First Day of Sophomore: Overwhelming to Say the Least

The First Day of Literally the Hardest Year of My College Career

Well today was the day: the first day of sophomore year. I know my activity on this website has been pretty low, but I honestly do believe that I should be documenting the most pinnacle moments in my life, and boy was this one of them. I woke up almost two hours before my class, wore an actual dress with heels, my eyebrows actually made an appearance, and my overall confidence was through the roof. “I’m going to make sophomore year my bitch” was a phrase that would be ingrained in my subconscious over and over and over again. So when I arrived at my first class of the day, a statistics class with a focus in human physiology (my major), my confidence was absolutely through the roof.

After that class, a pointless physics lab, and studying for almost three hours in the basement of our main building, I began to comprehend what this year actually was. This was the drop period: the moment where almost fifty percent of my major class would switch majors because the classes and work load was too much for them. And realizing that absolutely shook my confidence to the CORE! Those self-empowering thoughts I had in the morning soon turned into thoughts of despair. “I can’t do this”, “You’re not smart enough for this major”, “Just quit now while you’re ahead”, “You’re going to crash and burn”. These thoughts were louder than screams, louder than thunder and lightening, louder than explosions five feet away from you. They were so loud that it would affect me physically, sending shivers down my spine and making me almost want to faint.

All of these thoughts, and I’ve literally only had two classes today.

My goals are pretty set: I want to help people. I know I have hands that were meant to heal. But sometimes I wonder why that one simple goal felt eons and eons away. ¬†People are telling me not to worry, that these are the least of your problems, that I’m young and don’t know what it means for life to be hard for me. Sure, life will get harder for me, as it will for any human being, but I am living in the now; not the past, not the distant future, but NOW. And to be completely honest, I’m fucking terrified. I know I have people to back me up: my family who I love, my friends who I confide in, my advisor who encourages me to never give up. I have all these crutches for if I do end up falling, but that doesn’t make that terrible feeling inside you go away.

I’m honestly praying to whoever/whatever is in the sky playin games up there that I’m worrying for nothing; that everything is just a simple delusion in my way-too-psyched-out-mind.

My college years are supposed to be the best years of my life.

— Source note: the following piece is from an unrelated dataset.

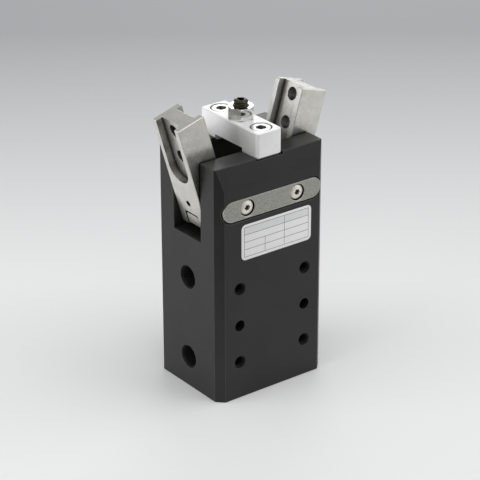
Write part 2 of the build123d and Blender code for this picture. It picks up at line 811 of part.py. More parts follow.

I should be making mistakes, going to parties, hopelessly falling in love with random upper class boys only to have my heart broken a week later. Yet I’m afraid that most of it will be spent stressing out, having anxiety attacks, and wanting to give up when things get tough.

I honestly hate to say it, but only time will tell what will happen to me this school year.

A solid school year goal: too not fall apart.

Summer After High School vs. Summer After College: A Huge Fucking Different

The Relief of Summer

As of today, I officially have a month left until I have to return to my bittersweet experience that is college. I think if I could describe this summer in one word, I think that word would be “clarity”. This summer has honestly made me realize what I need in order to be happy and who I need in order for me to stay…well, me. Being at home for this long has definitely been the best for me, but I am honestly so ready for me to head back to Spokane.

Same Summer, Different Experiences

The summer after high school and the summer after my first year of college have honestly been so drastically different. The summer after high school was honestly just a time to spend time with your classmates that you were already seeing every day before. You were seeing the same people that you saw in your classes previously, and if you wanted to see other people, you at least knew they were in a thirty minute range of you. But after going to a different college than your close high school comrades, by the time you see them in the summer, whether it is subtle or not, you notice a slight growth or change in that person. You don’t know what might’ve caused it, nor do you know the experiences that they have went through. But either way, you notice it, and the change is noticeable enough to completely change the way you guys interact. Sure, you could still be the greatest of friends and get back to where you left off, but there is still this itching feeling inside of you that wonders if they’re telling you everything. There are even some people that you rarely see anymore, completely changing the way you guys interact. It’s an eerie feeling that you sometimes can’t shake off.

What I have learned after my first year of college is that high school friends are completely different than high school friends. With high school friends, you see them every day, hang out with them every day, and have a sleepover here and there to strengthen bonds. But with college friends, you are literally living with them. They literally see you at your best and worst moments and are there for you as soon as you send the SOS text. Even now, as I am in my bed writing this, I yearn to be with my college family so much. Facetiming and texting can only do so much these days that the day I have to go back to school is a day.

I think the one thing that everyone has in common is that we’re all growing up. These different experiences we face, both at home and in college, are steps to making us the person we were meant to be in life. As someone who doesn’t know if they believe in God but still believes in the idea of fate (I don’t know how this makes sense. It just DOES), I do believe that the people we interact with were meant to interact with us and are stepping stones to who we were meant to be. Summer vacation is just a way for us to grow up without the stressors that school can provide.

So as I begin to bid my summer vacation farewell, I await the growth all of my beautiful friends will obtain during the next obstacle in their life: sophomore year.